仕組みや制度を、
知っていれば【貯められる】、知っていれば【殖やせる】、知っていれば【騙されない】
FP相談ねっと林です。
『貯蓄から投資へ』と言われ、投資意識は高まってはいるものの、安定した資産形成にはまだまだのようです。
令和2年9月18日に金融庁が発表した「安定的な資産形成に向けた金融事業者の取組み状況」で、金融事業者における顧客本位の業務運営に向けた取組み状況の分析が公表されていました。
2017年の「顧客本位の業務運営に関する原則」が公表されてから、2020年6月までに、「原則」を採択し取組方針を公表した金融事業者は1,974社(2019年6月末比+295社)と、金融機関の体制が顧客本位へ改善する事業者が増加しています。

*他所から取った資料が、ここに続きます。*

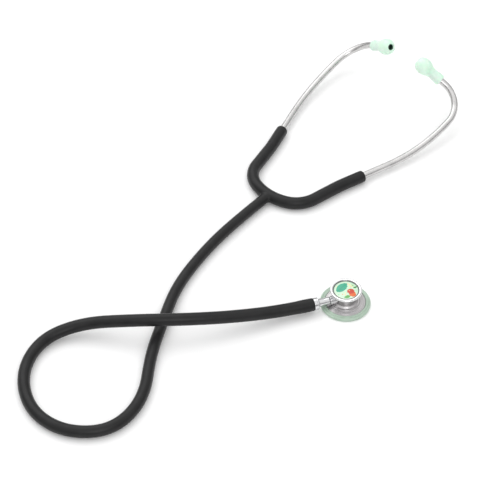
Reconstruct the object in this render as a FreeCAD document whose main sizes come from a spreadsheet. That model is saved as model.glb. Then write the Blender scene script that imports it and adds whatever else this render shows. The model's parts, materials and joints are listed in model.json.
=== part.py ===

2007年12月に銀行で投資信託や保険商品の販売が出来る様になった頃から、金融商品販売のクレームが増えてきました。手数料が絡んでくるため、顧客よりも収益を優先することが問題にされ、上記の取り組みがされています。
投資信託につきましては、平成 24 年 7 月 26 日に国民生活センターが公表した「年々増加する投資信託のトラブル-元本割れなどのリスクを再確認し、トラブルの未然・拡大防止を-」で、注意喚起がされていますし、外貨建て生命保険につきましては、令和2年2月20日に国民生活センター「外貨建て生命保険の相談が増加しています!」と2度目の注意喚起がされております。
因みに、動画でもお伝えしております。
緊急)「心配ない」の言葉にだまされないで!覚えが無い外貨建て生命保険を契約|~お母さんが知っておきたい~家族がだまされないためのお金の真実を学ぶ講座
銀行販売の投資信託で顧客が利益を上げられているかについては、令和2年9月18日に金融庁が発表した「安定的な資産形成に向けた金融事業者の取組み状況」の中に、【参考1】 主要行等の投資信託の運用損益別顧客比率、【参考2】 地域銀行の投資信託の運用損益別顧客比率により知ることが出来ます。
それによると、銀行販売の投資信託で利益を上げられた顧客が50%以上の主要銀行は3社あり、地銀の断トツは「カ◯チ△の馬車」で話題になったS銀行が65%、第二地銀のk銀行が54%と、主要行よりも好成績ですが、後の銀行はマイナスになってしまった方が多い状態となっています。(ただし、価格は変動しますので、この先ずっとマイナスということではありません。)
何を選んで良いか分からないから、銀行に「おすすめ」を聞いてしまう。相手は物を売る側なので、利益が良いものを勧めるでしょう。しかし、買い手側は、良く分からないから売り手が勧めるものが良いと信じてしまいます。
投資を知らないけれど始めてみようという方に、「つみたてNISA(非課税累積投資契約に係る少額投資非課税制度)」という制度があります。手数料等、金融庁が一定の制限を設け、その基準をクリアした商品がラインナップされています。購入時の手数料は掛からず、一般に買える投資信託と比べて信託報酬も安いものです。毎月分配型はありません。投資が初めての場合は、大きく失敗することがないものとなっています。
年間40万まで、20年間、非課税で運用出来ます。金融機関によって取り扱っている商品は違いますが、主要な銀行だけで無く、地銀さんでも、信用金庫さんでも、つみたてNISAが出来ます。
ですが・・
ある方が、お付き合いのある金融機関でつみたてNISAを始めました。もともと、担当者に勧められてNISA口座で毎月分配型の投資信託を買っていましたが、損していることを知って、その投資信託は解約し、翌年、「つみたてNISA」をすることを担当者に伝えました。
手続きをしてもらいましたが、その実は、NISA口座のままで、購入手数料がかかり信託報酬も安くない、パフォーマンスも良くない、そんな投資信託を買っていたのです。ちゃんと「つみたてNISA」と伝えたにもかかわらず、です。
商品の説明義務以前の問題です。客側が伝えきれなかったこともありますが、何も知らない客だからと「つみたてNISA」を「NISA口座でのつみたて」にすり替え、説明もなしに署名捺印をさせ、己の利益が出るように契約させてしまう。運用説明書についても全く解説せず。これは、行員の手違いで済まされる問題ではありません。
しかし、客側も自分の身は自分で守りましょう。自分が何に契約するか理解した上で、署名、捺印しましょう。相手は「ここにサインして」「ここに判子押して」と急かして言ってきますが、落ち着いて、契約書面には目を通し、理解した上で契約しましょう。